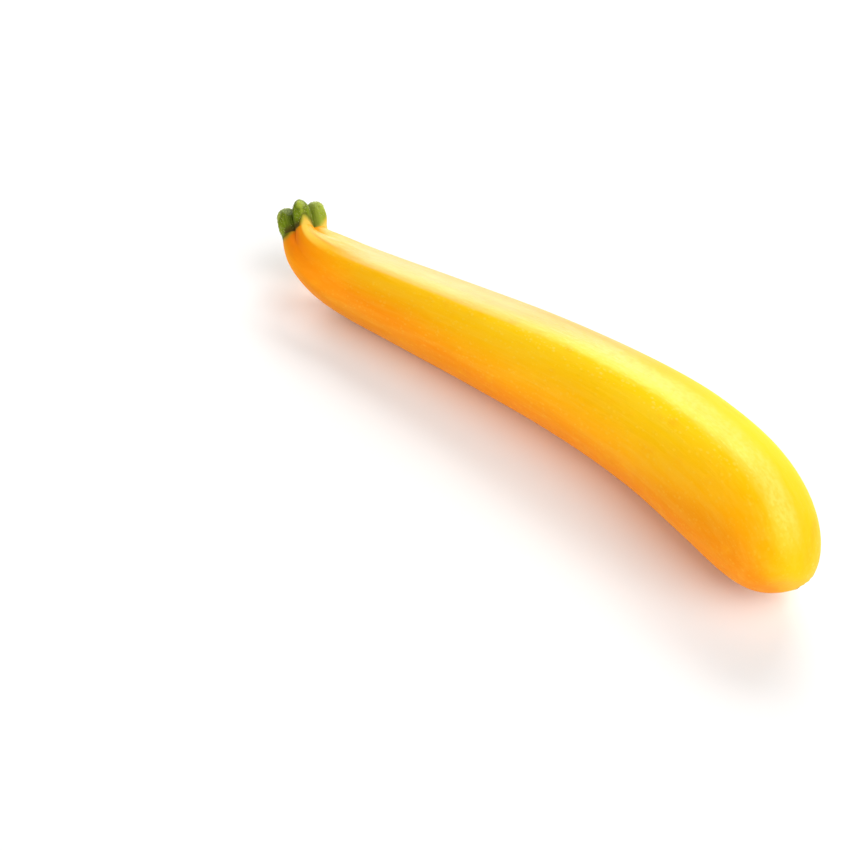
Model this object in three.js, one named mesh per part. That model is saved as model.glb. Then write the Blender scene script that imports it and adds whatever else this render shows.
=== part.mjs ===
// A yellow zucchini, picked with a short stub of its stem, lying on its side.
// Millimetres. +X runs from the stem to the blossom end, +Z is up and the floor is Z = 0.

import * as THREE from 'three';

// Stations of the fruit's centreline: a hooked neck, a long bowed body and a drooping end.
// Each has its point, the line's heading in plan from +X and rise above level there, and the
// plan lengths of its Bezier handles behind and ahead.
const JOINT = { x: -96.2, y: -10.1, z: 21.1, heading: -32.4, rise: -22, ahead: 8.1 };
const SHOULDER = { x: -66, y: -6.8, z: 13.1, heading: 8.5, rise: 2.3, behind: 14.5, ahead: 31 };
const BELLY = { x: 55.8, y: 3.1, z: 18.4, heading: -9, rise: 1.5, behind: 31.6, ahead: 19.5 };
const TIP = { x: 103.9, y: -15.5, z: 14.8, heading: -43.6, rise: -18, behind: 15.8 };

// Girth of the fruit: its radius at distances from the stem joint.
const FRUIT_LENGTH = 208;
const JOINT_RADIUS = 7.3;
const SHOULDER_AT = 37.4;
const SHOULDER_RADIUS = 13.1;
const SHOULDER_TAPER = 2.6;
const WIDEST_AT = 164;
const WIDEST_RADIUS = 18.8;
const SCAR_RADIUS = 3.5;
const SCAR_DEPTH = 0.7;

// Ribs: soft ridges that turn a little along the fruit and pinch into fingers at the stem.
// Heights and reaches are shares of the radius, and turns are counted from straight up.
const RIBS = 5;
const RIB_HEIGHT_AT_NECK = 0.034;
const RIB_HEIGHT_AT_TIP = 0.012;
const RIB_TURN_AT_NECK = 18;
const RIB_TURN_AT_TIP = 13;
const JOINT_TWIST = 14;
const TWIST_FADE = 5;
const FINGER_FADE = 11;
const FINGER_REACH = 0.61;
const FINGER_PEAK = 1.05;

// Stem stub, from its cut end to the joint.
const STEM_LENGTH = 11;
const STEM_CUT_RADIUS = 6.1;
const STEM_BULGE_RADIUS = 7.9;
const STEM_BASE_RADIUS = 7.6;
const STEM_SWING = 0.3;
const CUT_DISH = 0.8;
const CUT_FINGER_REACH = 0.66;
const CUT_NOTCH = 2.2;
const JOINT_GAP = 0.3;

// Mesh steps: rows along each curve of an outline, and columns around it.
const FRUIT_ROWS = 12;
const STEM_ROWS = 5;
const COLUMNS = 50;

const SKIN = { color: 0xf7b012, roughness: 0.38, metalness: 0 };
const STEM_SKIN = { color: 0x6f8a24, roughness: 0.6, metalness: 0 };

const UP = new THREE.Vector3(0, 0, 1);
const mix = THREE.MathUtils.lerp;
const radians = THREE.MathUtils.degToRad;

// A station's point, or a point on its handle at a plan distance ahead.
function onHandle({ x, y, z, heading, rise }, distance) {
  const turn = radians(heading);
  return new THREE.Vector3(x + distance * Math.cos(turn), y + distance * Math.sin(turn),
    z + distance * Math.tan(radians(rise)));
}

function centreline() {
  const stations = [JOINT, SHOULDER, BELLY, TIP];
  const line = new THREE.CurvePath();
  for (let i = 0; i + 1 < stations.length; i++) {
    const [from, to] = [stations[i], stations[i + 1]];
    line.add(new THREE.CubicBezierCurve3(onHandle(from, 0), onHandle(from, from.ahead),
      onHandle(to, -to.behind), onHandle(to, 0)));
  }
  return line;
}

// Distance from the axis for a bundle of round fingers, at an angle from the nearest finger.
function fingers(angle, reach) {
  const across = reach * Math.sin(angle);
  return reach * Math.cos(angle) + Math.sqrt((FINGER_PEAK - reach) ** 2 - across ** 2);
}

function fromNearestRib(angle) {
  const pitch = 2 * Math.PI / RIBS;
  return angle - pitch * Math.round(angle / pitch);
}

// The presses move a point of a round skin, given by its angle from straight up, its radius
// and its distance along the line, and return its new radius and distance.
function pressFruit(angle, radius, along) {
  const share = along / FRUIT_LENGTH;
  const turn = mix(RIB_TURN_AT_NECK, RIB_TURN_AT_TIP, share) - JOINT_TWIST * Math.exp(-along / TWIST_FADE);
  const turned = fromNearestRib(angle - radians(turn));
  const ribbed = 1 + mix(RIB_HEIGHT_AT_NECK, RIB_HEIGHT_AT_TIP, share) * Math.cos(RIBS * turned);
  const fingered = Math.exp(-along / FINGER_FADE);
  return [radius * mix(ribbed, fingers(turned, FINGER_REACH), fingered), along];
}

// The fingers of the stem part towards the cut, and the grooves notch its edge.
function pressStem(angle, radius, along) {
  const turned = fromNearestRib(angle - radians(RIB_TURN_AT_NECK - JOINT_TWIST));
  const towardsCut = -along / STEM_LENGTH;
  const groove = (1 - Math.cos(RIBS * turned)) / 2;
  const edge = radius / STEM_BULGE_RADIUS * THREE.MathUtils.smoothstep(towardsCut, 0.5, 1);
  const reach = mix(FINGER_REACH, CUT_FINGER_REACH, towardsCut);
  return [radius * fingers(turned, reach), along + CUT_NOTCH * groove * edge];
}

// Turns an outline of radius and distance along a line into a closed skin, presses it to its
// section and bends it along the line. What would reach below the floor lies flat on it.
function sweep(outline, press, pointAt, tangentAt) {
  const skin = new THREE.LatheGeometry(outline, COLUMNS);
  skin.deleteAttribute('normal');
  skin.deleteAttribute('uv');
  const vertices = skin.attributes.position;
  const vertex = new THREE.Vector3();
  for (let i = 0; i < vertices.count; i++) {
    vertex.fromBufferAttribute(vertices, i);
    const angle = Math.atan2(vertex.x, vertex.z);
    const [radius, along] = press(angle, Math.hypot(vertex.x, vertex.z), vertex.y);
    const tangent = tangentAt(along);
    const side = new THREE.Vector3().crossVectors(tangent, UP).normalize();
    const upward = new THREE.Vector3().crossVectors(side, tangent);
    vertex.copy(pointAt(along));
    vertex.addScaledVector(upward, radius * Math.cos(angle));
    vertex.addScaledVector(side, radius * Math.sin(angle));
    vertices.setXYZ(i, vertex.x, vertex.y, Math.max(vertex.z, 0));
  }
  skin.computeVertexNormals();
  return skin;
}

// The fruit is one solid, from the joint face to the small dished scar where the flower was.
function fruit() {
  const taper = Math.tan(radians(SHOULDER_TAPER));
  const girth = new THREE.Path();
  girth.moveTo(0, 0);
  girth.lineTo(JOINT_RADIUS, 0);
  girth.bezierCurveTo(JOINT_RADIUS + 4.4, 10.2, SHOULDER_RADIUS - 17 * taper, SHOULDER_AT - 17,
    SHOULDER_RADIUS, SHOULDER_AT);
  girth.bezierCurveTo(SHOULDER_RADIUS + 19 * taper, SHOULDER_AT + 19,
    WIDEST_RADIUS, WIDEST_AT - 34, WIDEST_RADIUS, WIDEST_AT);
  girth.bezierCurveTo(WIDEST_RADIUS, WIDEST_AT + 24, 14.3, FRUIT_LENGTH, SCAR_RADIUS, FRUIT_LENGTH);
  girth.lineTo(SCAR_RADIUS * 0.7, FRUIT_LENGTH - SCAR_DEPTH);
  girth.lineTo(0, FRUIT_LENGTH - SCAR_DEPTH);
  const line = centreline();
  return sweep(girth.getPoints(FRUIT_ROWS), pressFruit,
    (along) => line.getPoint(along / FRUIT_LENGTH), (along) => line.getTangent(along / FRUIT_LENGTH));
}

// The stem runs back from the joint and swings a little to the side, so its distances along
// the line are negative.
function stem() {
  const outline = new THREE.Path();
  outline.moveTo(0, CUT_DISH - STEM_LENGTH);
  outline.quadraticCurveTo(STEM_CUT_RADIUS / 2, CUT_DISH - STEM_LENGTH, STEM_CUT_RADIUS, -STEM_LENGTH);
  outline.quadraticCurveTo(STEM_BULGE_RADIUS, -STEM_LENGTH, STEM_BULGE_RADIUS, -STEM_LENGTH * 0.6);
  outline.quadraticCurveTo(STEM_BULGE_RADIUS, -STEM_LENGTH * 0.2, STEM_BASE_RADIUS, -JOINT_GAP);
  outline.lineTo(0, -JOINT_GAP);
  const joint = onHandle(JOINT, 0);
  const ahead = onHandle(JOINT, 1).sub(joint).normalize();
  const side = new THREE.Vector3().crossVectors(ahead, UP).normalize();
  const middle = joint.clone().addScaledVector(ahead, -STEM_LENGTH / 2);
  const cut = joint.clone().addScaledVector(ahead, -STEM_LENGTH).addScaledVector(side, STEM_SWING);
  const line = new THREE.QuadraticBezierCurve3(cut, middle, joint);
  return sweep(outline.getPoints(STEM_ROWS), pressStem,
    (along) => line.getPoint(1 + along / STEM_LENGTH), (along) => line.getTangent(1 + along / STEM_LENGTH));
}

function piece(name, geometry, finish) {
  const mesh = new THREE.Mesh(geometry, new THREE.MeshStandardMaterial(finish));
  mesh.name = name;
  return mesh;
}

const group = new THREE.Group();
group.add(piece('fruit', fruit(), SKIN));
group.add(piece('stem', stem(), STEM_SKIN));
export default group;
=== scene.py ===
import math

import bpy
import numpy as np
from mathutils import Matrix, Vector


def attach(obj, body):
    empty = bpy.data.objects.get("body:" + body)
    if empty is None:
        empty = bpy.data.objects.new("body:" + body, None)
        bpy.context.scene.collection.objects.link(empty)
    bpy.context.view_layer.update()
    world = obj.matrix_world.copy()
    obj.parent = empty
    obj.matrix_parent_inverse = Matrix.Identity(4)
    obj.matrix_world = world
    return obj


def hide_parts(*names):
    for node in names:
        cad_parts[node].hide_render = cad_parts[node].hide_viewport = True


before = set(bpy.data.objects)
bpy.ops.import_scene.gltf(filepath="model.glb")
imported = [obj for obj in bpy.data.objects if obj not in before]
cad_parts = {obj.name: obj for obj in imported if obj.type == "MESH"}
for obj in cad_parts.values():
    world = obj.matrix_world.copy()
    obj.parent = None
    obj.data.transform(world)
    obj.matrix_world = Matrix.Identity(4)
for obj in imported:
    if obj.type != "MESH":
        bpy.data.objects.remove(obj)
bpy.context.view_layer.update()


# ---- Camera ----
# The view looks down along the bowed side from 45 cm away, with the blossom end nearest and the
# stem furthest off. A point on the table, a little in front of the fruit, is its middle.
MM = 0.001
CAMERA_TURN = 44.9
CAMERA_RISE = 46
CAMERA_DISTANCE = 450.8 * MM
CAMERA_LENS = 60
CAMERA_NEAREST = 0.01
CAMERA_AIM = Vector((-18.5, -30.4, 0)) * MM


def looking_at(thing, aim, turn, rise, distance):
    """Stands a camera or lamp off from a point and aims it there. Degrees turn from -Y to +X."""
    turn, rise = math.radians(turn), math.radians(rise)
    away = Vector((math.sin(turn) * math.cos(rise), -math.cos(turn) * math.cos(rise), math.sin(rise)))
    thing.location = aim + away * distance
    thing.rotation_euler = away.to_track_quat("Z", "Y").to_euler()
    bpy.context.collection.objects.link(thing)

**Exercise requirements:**
Look through the data and gather every line with the string "before" in it.

**Solution for this task:**
before = set(bpy.data.objects)
imported = [obj for obj in bpy.data.objects if obj not in before]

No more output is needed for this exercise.